Goldin’s Insights and Recommendations

a 2023 Nobel Prize winner in economics in the office
It doesn’t take a 2023 Nobel Prize winner in economics to tell us that women are underrepresented in the workforce… but it certainly helps.

Goldin’s life work has provided understanding of a complex subject, but the core of this reflects the impact that societal and family structures have on gender labor markets. According to Goldin, gender equality will only be fully realized when couples’ equality is attained. Sharing home and family responsibilities and recognizing equality of talents between the sexes are essential first steps in this regard. She believes this is why there remains about a 15-20% wage gap between men and women. While education and other barriers have been better addressed, societal ones have not. This is where new opportunities for gender equality exist. Women have adapted quickly, but labor markets and government policies are much slower to change.

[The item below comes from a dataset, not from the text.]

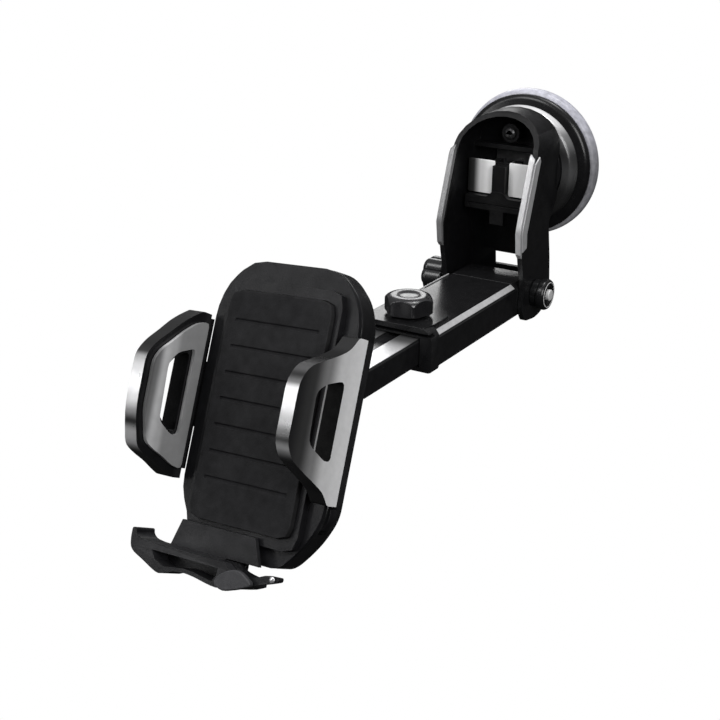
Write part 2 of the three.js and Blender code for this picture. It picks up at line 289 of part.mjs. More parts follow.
// the left arm is the same moulding turned half a turn about the gear's axis
const armL = armR.clone();
armL.applyMatrix4(new THREE.Matrix4().makeRotationZ(Math.PI));
emit('clamp_ear_right', cradle(ear), 'silver');
emit('clamp_ear_left', cradle(flipU(earL)), 'silver');
emit('ear_pad_right', cradle(earPad), 'rubber');
emit('ear_pad_left', cradle(flipU(earPadL)), 'rubber');
emit('clamp_arm_right', cradle(armR), 'black');
emit('clamp_arm_left', cradle(armL), 'black');
// pinion: 12 slim teeth on a 6 mm pitch radius, a tooth space faces each rack tooth
const pin = [];
const NT = 12;
for (let k = 0; k < NT; k++) {
  const a = (k + 0.0) * 2 * Math.PI / NT + Math.PI / 2, w0 = 0.125, w1 = 0.055;
  for (const [r, d] of [[5.0, -w0], [6.75, -w1], [6.75, w1], [5.0, w0]]) pin.push([r * Math.cos(a + d), r * Math.sin(a + d)]);
}
emit('pinion', cradle(sub(slab(pin, -8.9, -4.5), rod(2.9, -12, 0, 'z', [0, 0, 0], 20))), 'pom');

// release button, low on the right edge, and the leaf that pushes it back out
emit('release_button', cradle(add(put(slab(rounded([[23.6, -40.2], [31.8, -40.2], [34.6, -36], [34.6, -31.6], [23.6, -31.6]], 1, 2), -8.2, -4.4), X, Y, Z), box(20.4, 24, -38, -34, -7.8, -4.8))), 'matte');
emit('button_leaf', cradle(box(16.4, 16.9, -39.8, -32.2, -7.6, -5.0)), 'steel');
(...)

One of the persistent barriers that Goldin believes to be significant is what she calls “greedy jobs.” These are positions that offer little flexibility or require long hours. This discriminates against women who generally require greater flexibility. In addressing these issues, the 2023 Nobel Prize winner in economics suggests two things. One is subsidies and government funding for childcare that would help eliminate women’s disadvantages. The second involves moving away from single-person job duties to one that shares tasks. Goldin notes this is accomplished in many sectors already. Therefore, it’s certainly a feasible solution in every industry.

Whether or not Goldin’s advice is heeded remains to be seen. But either way, her insights have the power to drive further gender equality in the future.